Também quem omitiu o auxílio tem de merecer medidas sancionatórias. Mais graves, ainda, como se é funcionário de uma escola e se terá negado o auxilio.

Por último, também a escola em questão merece uma reflexão profunda em relação ao modo como tudo se deu. Para que, com humildade, se perscrutem as omissões que, porventura, poderão ter existido que, de forma lateral, possam ter contribuído para um acto como este.
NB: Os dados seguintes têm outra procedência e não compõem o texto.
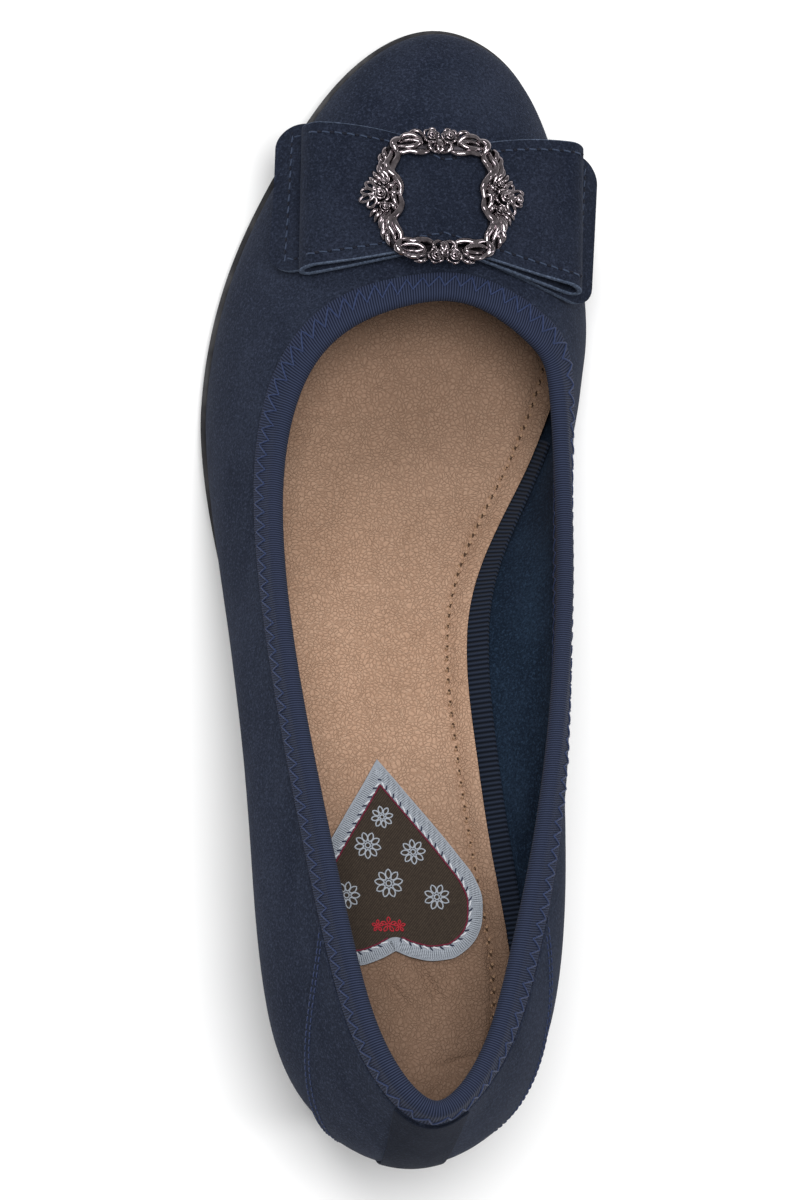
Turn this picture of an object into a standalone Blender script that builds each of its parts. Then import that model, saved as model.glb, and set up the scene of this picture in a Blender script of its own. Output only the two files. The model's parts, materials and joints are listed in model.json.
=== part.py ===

Mas surgiram, entretanto, outras notícias relativamente ao episódio de Vimioso. Afirmando que talvez o episódio tivesse sido “só” uma “brincadeira estúpida”. Em que esta criança de 11 anos terá sido “só” despida, num corredor da escola, diante dos mesmo 20 adolescentes e da mesma funcionária, lhe terão baixado as calças e terão “só” simulado um exame da próstata. O “só”, como compreendem, é uma forma ácida de pôr as coisas. Se o episódio tiver sido “só” assim – o que carece, todavia, de clarificação – não deixa de ser muito grave. Porque humilhar e ultrajar, em público, diante da presença de 20 colegas e de uma funcionária (!), no espaço escolar (!) não é “só” uma “brincadeira estúpida”. Uma “brincadeira estúpida” desta dimensão merece medidas de protecção da vítima que sejam inequívocas. E sanções claras. E a mesma atitude de avaliação das famílias. E consequências claras para quem omitiu o auxílio. Porque tudo isto não deixa de ser violência. Grave! E em contexto escolar. Que exige que a própria escola assuma as suas responsabilidades. Mesmo quando se afirma que a vítima terá dito que o episódio se tinha tratado “só” de uma brincadeira.

Depois de uma violência pública destas, protagonizada pelos mesmos 8 colegas, que voltarão à escola depois dos dias de suspensão que terão tido, grupo que inclui o próprio irmão, quando o alarme público dispara e a própria escola está em cheque, e diante da inquirição acerca do ocorrido feita por elementos da própria escola, como é que se espera que uma criança de 11 anos, maltratada, e avaliada (ao que consta) só uma semana depois de tudo ter acontecido, poderá ter autonomia e coragem para assumir outra coisa sem que tema represálias, comentários ultrajantes e insultuosos e outras brincadeiras “só” estúpidas?

Sodomia ou “brincadeira estúpida” estamos diante de um abuso grave em contexto escolar. Que carece de urgente e minuciosa averiguação. Até porque uma criança não pode ser maltratada, sem consequências, em contexto escolar. Porque não deixa de ter direito à sua integridade. À sua privacidade. Ao seu bom nome. E à sua imagem. Até para que, de tudo isto, se retirem as consequências indispensáveis quer para episódios de bullying, para “brincadeiras estúpidas” ou para violência sexual ocorridas noutras escolas.

Os adolescentes não são, hoje, mais violentos. Mas a sua violência, quando existe, não pode deixar de nos levar a perguntar até onde as nossas omissões contribuem para ela. E não pode deixar de questionar o nosso papel nisto tudo, que nos coloca, muitas vezes, como cúmplices por omissão da violência em meio escolar. E isso mau! E é bem pior que uma brincadeira “só” estúpida.